In this blog, Kamena Dorling talks about the problems with putting children who have migrated to the UK alone in ‘unregulated accommodation’. Kamena is a consultant on the CCoM project. She is the Head of Policy and Advocacy at Article 39, an organisation that fights for the rights of children living in state and privately-run institutions and used to manage the Migrant Children’s Project at the children’s charity Coram.
“What do you think needs to be changed to improve the accommodation provided to young people?
For social services to really listen to what we want before making decisions”.
Young person living in semi-independent accommodation
Following BBC Newsnight’s investigation into children in care being placed in unsafe and unsuitable housing, the Department for Education (DfE) launched a public consultation on the use of ‘unregulated accommodation’. If you are unfamiliar with term ‘unregulated accommodation,’ it covers accommodation such as hostels, flats, bedsits and shared housing where children live independently or semi-independently. While there may be supervisory staff or advice workers who can provide support, there is an important difference between this type of housing and children’s homes. Unregulated accommodation is not inspected by Ofsted and does not need to be registered with Ofsted because it is not providing ‘care’, only ‘support’, for the children and young people living there.
According to a report commissioned by the DfE, despite unaccompanied asylum seekers only forming 6% of the population of looked-after children, they form over a third of the children in unregulated accommodation. The Children’s Minister, Vicky Ford MP, has explained this difference as being because “the majority” are aged 16 and over and so are “more likely to benefit” from placement in these settings than other looked after children. It is true that most are over 16 – at 31 March 2019, there were 5,070 unaccompanied children looked after by local authorities, of which 4,330 were aged 16 and 17 years. However, the view that this group of children are “more likely to benefit” from unregulated accommodation seems to be based on sweeping assumptions about the resilience and independence of older teenagers who have migrated alone. Perhaps because many unaccompanied children may have experienced long and dangerous journeys to the UK they are seen as being ready to manage independent living.
But these assumptions are highly problematic for a number of reasons. For a start, they are in stark contrast to the DfE’s own statutory guidance, which makes clear that unaccompanied migrant children “can be some of the most vulnerable children in the country”. They “are alone, in an unfamiliar country and may be surrounded by people unable to speak their first language… They are at increased risk of going missing, often leaving the care of those who would protect them to return to traffickers who will continue their exploitation. All groups may have experienced emotional trauma in their country of birth, on their journey to the UK or through their treatment by adults in the UK.”
Also, there is an existing body of evidence that suggests that these children and young people’s needs are not being properly assessed prior to and after placement and are not being met in unregulated accommodation. They often do not understand their options for care/ accommodation and do not have their views taken into consideration. This evidence includes the submission to the consultation made by the Refugee and Migrant Children’s Consortium (RMCC), a coalition of over 50 organisations working to promote and protect the rights of young refugees and migrants. The submission draws on the work of RMCC members and on interviews with 21 young people. It includes the quote above and highlights that many young people feel unsafe, unsupported and unheard in unregulated accommodation.

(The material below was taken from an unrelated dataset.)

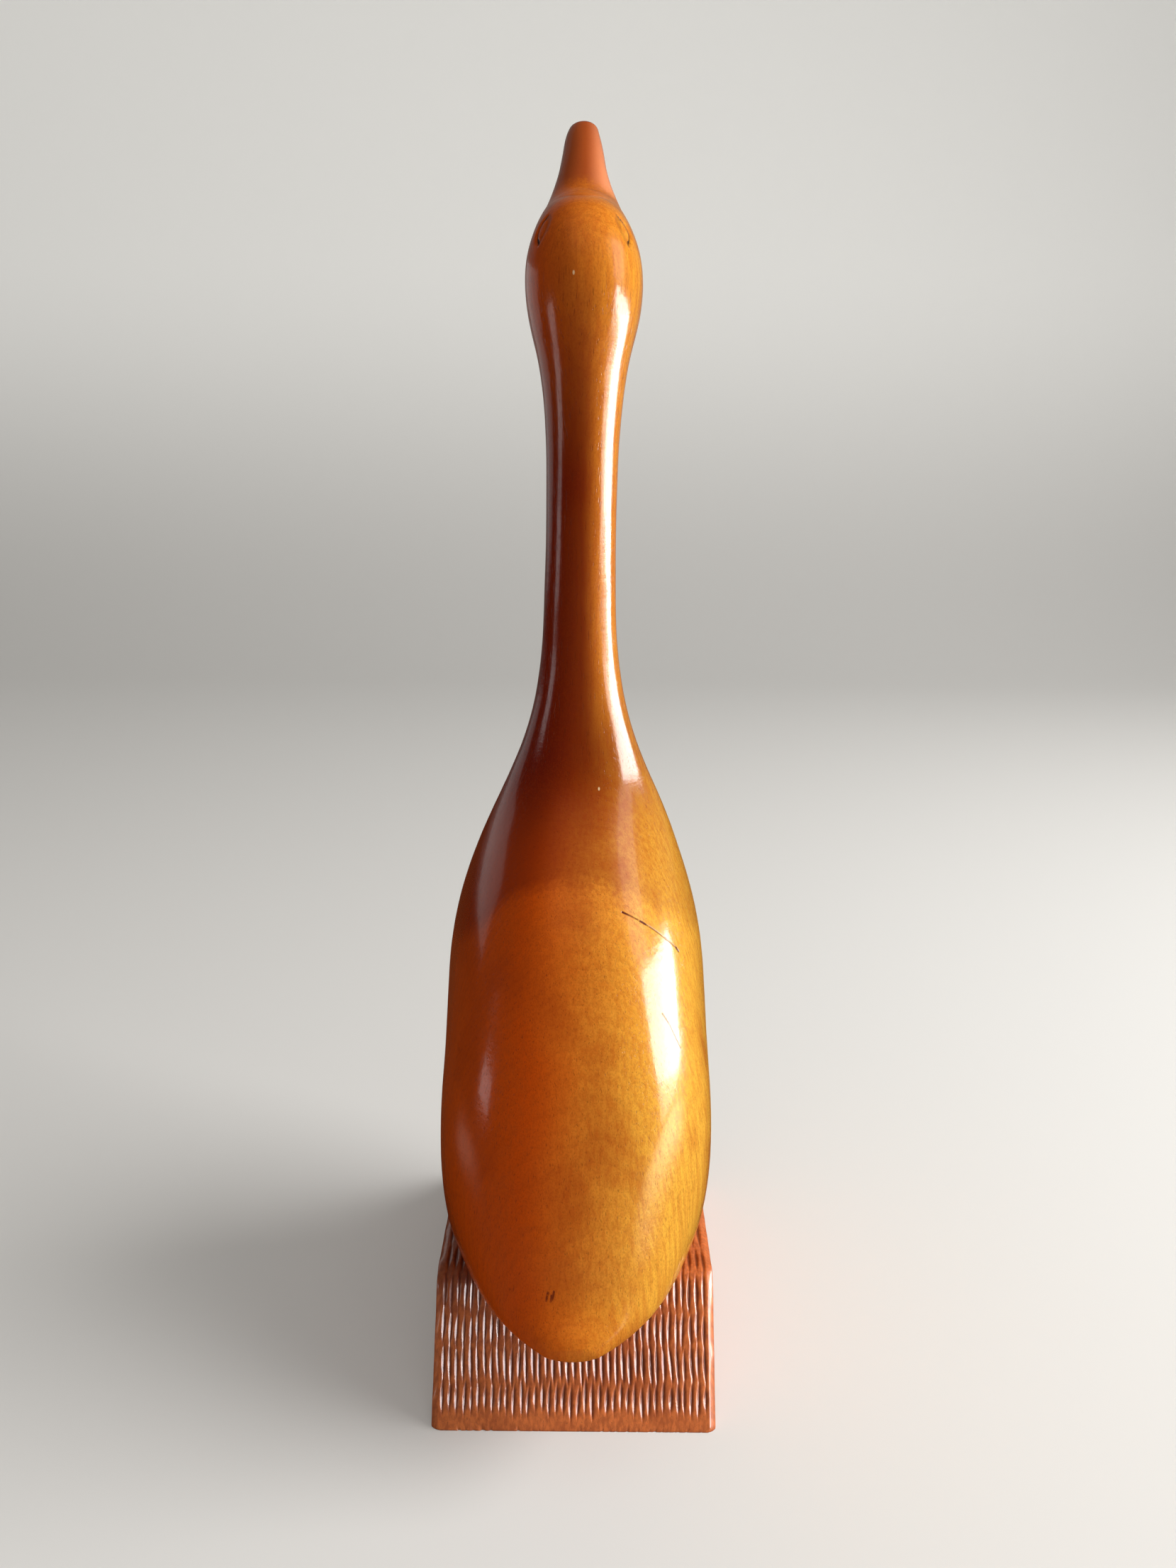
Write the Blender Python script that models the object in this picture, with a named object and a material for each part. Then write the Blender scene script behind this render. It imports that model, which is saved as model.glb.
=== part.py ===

The RMCC believes that all unaccompanied children and young people should live in families or residential settings where they both receive both support and care. A safe space where relationships and connections between young people and adults can be developed is really important. In children’s homes, for example, care might include having adults around all the time, having meals and other ‘family-like’ activities, and having an adult around who young people can speak to and ask for guidance.
The RMCC is calling on the DfE to improve the standards across the board and take further action to ensure that all placement decisions are based on what is in the best interests of the child, as the law requires, rather than being resource-led and/or based solely on age. The deadline for submissions to the consultation has passed but there is further time for young people to share their thoughts directly with the DfE – they can do so until 23rd June. We can only hope that the government listens to the real experiences of those living in unregulated accommodation and introduces changes to ensure that the care system really does care for those it is duty bound to look after.